The F/A-18 jet flew into a cliff overlooking Lake Alpnach, one of the branches of Lake Lucerne. It was one of two planes that had taken off from a base in Meiringen around 1.30pm. The other plane performed a 180-degree emergency manoeuvre near the crash site and returned safely to base.
Air Force fleet
Switzerland’s frontline Air Force currently consists of 32 F/A-18 Hornet and 54 F5 Tiger aircraft.
The Air Force also includes Pilatus trainer aircraft and more than 40 Eurocopter helicopters, as well as drones and special transport planes.
A political debate has been raging over government plans to replace the Tiger fleet with 22 JAS39 Gripen jets.
Pacifists and centre-left political parties are challenging a parliamentary decision to acquire the Swedish jets.
Swiss voters will likely have the final word in a nationwide vote on the purchase next year.
The air force acquired a fleet of 34 F/A-18 in the mid-1990s.
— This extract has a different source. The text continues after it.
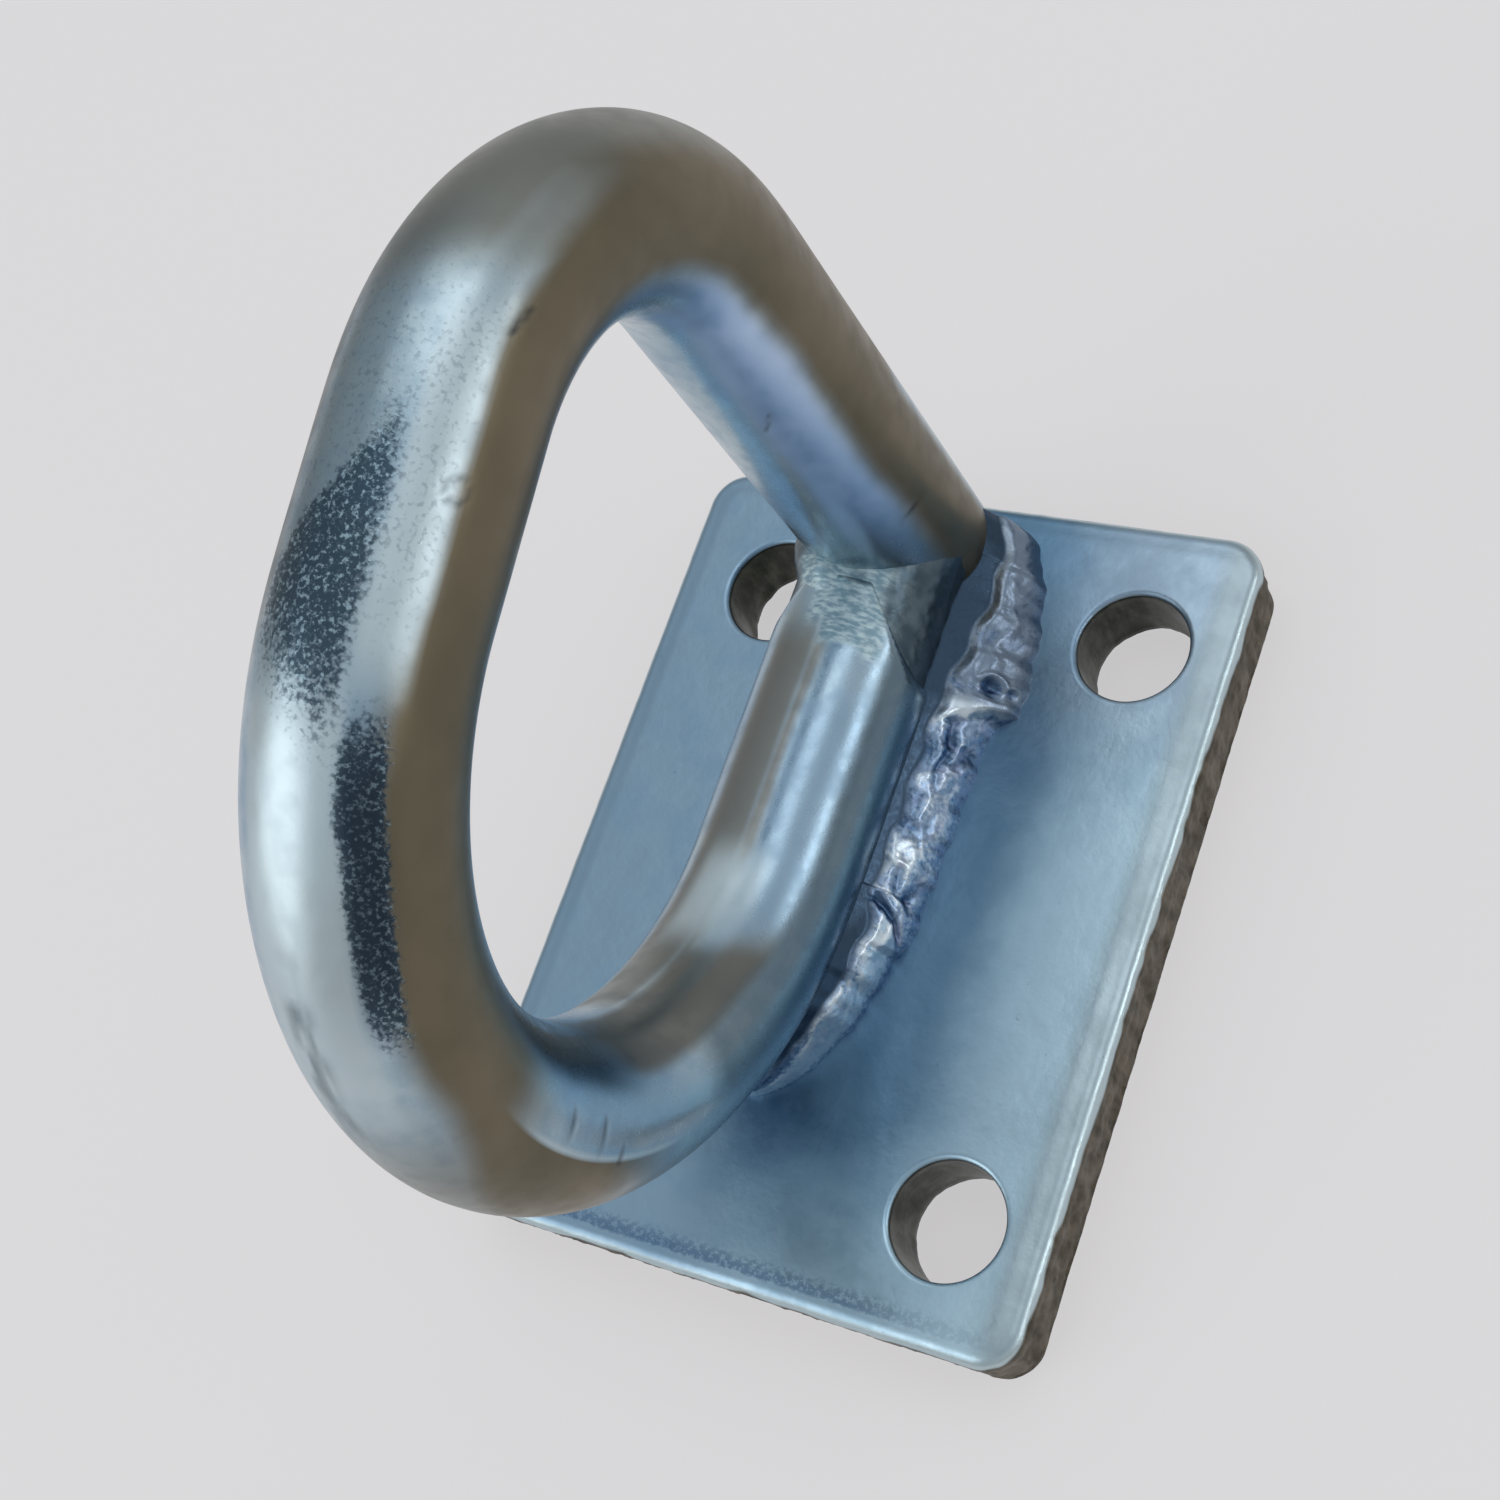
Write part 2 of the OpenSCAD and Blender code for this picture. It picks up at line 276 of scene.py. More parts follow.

Another plane of its type crashed in the Swiss Alps in 1998, killing two people, including the pilot.
"It was a normal emergency manoeuvre often used in bad weather conditions," Pierre de Goumoëns, a Swiss fighter jet pilot, told the media.
It remains unclear whether the manoeuvre was used because the plane was in a real emergency situation or whether it was part of a training exercise.
The pilot was experienced, with 1,500 to 2,000 flight hours under his belt. The Tages-Anzeiger newspaper reported on Thursday that planes are equipped with warning systems that should inform pilots when they are too close to the ground, but that they are regularly switched off in the mountains to avoid constant alarms.
The weather in the region had grown progressively worse over the course of the afternoon, with rain and wind gusts of up to 50 kilometres per hour recorded at high altitudes. However, Air Force Commander Aldo Schellenberg told the media that the weather forecast would not have led to the mission being cancelled.
Parts of the plane fell onto the overhead line of the railway linking Meiringen and Lucerne, forcing the cancellation of trains. The line will remain shut until Friday.
The Air Force suspended all flights in the aftermath of the accident, but announced on Thursday that they had been resumed. The Air Force spokesman said the task of protecting the air space took priority. The suspension had been for "psychological reasons", he explained.